#### [Stored dataset items]
(begin)

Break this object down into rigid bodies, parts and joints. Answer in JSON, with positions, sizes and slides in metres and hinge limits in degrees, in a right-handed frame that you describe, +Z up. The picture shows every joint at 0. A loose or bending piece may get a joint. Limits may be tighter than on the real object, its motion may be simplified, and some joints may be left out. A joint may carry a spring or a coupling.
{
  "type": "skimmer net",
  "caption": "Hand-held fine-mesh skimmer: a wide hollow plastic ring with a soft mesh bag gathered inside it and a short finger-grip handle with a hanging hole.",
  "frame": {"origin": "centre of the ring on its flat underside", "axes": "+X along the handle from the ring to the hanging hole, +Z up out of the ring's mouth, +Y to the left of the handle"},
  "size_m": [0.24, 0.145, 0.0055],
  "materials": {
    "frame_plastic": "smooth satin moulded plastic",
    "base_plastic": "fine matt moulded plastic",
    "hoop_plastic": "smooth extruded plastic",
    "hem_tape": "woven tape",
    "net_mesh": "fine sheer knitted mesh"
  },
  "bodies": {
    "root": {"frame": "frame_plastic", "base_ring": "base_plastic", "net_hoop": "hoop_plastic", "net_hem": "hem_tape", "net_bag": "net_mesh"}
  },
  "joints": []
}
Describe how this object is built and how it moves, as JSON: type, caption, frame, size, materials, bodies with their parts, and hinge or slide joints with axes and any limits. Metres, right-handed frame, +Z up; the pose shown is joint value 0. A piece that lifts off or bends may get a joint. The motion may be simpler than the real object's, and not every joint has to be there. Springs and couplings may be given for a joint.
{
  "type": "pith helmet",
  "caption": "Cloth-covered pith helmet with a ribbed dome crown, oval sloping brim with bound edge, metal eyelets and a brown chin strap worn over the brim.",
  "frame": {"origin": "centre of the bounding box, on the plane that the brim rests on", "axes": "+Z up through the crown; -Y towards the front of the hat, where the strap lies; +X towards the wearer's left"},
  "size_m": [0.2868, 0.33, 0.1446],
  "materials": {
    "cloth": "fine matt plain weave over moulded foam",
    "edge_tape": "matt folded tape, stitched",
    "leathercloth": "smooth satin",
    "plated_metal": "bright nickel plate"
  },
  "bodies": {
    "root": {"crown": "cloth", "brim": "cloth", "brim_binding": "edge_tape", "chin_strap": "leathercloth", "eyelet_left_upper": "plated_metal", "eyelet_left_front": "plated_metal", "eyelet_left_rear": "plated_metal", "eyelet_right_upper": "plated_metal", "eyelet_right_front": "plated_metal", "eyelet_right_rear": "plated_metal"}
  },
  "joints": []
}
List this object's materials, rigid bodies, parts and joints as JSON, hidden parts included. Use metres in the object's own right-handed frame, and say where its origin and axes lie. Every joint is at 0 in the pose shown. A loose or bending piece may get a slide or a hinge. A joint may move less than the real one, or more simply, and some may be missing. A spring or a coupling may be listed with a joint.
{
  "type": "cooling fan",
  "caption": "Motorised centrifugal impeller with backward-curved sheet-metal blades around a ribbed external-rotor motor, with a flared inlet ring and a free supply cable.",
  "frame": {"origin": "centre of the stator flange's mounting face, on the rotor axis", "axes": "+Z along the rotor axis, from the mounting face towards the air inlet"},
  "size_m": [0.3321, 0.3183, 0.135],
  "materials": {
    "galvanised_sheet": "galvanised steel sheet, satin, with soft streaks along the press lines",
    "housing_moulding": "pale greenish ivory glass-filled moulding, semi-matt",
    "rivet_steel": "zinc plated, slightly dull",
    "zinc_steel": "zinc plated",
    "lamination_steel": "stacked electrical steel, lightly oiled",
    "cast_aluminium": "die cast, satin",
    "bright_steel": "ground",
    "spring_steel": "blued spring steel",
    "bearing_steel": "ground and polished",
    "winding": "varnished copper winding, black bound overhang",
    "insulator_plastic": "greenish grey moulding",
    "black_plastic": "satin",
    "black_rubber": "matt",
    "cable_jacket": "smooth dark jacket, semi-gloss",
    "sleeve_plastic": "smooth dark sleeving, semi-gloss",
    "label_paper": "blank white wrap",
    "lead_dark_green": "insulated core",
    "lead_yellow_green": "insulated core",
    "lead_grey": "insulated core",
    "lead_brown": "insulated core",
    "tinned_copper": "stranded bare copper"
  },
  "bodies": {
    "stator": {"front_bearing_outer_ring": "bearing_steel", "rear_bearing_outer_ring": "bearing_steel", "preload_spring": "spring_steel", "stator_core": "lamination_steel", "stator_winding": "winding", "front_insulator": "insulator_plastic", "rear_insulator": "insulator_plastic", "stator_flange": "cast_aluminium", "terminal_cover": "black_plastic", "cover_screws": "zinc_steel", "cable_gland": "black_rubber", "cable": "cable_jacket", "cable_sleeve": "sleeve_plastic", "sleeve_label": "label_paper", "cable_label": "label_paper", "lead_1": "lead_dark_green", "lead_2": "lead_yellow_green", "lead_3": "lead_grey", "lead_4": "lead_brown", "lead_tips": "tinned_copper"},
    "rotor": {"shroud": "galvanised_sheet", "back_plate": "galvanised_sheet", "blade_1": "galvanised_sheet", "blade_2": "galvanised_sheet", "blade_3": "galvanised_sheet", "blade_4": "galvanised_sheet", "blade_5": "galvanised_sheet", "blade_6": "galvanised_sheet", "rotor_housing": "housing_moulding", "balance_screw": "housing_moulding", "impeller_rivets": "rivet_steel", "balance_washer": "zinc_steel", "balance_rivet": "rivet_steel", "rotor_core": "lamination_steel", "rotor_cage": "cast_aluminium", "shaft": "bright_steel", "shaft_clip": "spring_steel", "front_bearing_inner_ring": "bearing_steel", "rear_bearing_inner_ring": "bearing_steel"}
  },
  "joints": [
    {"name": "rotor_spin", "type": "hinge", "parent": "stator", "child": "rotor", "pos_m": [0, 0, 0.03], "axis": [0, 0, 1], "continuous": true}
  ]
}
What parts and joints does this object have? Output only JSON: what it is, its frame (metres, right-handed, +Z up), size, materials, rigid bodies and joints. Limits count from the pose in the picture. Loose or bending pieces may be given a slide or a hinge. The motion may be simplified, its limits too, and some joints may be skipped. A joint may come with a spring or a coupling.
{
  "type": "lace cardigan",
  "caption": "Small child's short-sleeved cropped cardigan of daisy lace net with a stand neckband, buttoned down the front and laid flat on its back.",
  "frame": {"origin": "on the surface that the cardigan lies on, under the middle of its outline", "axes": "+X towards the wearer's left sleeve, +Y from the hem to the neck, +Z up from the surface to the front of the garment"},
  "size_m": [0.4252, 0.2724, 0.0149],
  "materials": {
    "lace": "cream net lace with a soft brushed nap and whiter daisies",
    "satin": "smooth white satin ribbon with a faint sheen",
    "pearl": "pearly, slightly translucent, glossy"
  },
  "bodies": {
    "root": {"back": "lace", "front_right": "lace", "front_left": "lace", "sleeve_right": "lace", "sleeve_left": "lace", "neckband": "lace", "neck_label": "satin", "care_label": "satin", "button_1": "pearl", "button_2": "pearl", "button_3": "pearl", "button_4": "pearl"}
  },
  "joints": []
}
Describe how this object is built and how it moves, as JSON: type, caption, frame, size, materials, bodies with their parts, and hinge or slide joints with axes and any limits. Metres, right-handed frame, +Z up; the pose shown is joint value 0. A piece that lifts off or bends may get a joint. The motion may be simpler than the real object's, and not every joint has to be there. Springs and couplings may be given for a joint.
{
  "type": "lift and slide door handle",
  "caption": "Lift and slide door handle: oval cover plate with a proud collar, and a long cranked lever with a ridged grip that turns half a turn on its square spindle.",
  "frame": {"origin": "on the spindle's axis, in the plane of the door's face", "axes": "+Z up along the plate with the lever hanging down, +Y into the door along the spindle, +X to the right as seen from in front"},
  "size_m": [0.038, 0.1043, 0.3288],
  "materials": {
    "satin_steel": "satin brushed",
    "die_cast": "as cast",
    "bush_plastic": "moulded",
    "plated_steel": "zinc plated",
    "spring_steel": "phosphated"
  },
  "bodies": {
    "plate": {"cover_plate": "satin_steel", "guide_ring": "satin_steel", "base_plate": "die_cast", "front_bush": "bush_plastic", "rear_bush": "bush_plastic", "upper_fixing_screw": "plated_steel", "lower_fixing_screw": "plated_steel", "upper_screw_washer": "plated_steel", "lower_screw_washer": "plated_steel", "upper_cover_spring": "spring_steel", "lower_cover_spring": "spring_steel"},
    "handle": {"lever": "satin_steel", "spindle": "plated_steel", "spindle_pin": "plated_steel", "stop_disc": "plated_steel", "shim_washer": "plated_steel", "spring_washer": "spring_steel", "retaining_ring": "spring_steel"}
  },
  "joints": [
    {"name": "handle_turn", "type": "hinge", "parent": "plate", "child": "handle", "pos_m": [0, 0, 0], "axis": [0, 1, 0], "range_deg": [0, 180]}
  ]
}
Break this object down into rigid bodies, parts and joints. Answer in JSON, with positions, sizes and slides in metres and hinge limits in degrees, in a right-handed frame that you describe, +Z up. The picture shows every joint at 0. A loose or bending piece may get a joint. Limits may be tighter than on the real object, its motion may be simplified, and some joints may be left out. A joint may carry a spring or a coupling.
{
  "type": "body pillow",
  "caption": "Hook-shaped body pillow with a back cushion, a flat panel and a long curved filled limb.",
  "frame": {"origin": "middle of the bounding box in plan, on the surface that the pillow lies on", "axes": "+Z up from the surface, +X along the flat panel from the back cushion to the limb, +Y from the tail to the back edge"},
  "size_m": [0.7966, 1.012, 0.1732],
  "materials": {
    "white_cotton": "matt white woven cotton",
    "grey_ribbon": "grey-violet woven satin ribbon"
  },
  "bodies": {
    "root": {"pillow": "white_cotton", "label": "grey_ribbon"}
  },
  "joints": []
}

(end)

#### [SHORT PROBLEM]
Locate the lines above that hold the word "rigid". Show every one of them.

#### [SOLUTION TO THE PROBLEM]
Break this object down into rigid bodies, parts and joints. Answer in JSON, with positions, sizes and slides in metres and hinge limits in degrees, in a right-handed frame that you describe, +Z up. The picture shows every joint at 0. A loose or bending piece may get a joint. Limits may be tighter than on the real object, its motion may be simplified, and some joints may be left out. A joint may carry a spring or a coupling.
List this object's materials, rigid bodies, parts and joints as JSON, hidden parts included. Use metres in the object's own right-handed frame, and say where its origin and axes lie. Every joint is at 0 in the pose shown. A loose or bending piece may get a slide or a hinge. A joint may move less than the real one, or more simply, and some may be missing. A spring or a coupling may be listed with a joint.
What parts and joints does this object have? Output only JSON: what it is, its frame (metres, right-handed, +Z up), size, materials, rigid bodies and joints. Limits count from the pose in the picture. Loose or bending pieces may be given a slide or a hinge. The motion may be simplified, its limits too, and some joints may be skipped. A joint may come with a spring or a coupling.
Break this object down into rigid bodies, parts and joints. Answer in JSON, with positions, sizes and slides in metres and hinge limits in degrees, in a right-handed frame that you describe, +Z up. The picture shows every joint at 0. A loose or bending piece may get a joint. Limits may be tighter than on the real object, its motion may be simplified, and some joints may be left out. A joint may carry a spring or a coupling.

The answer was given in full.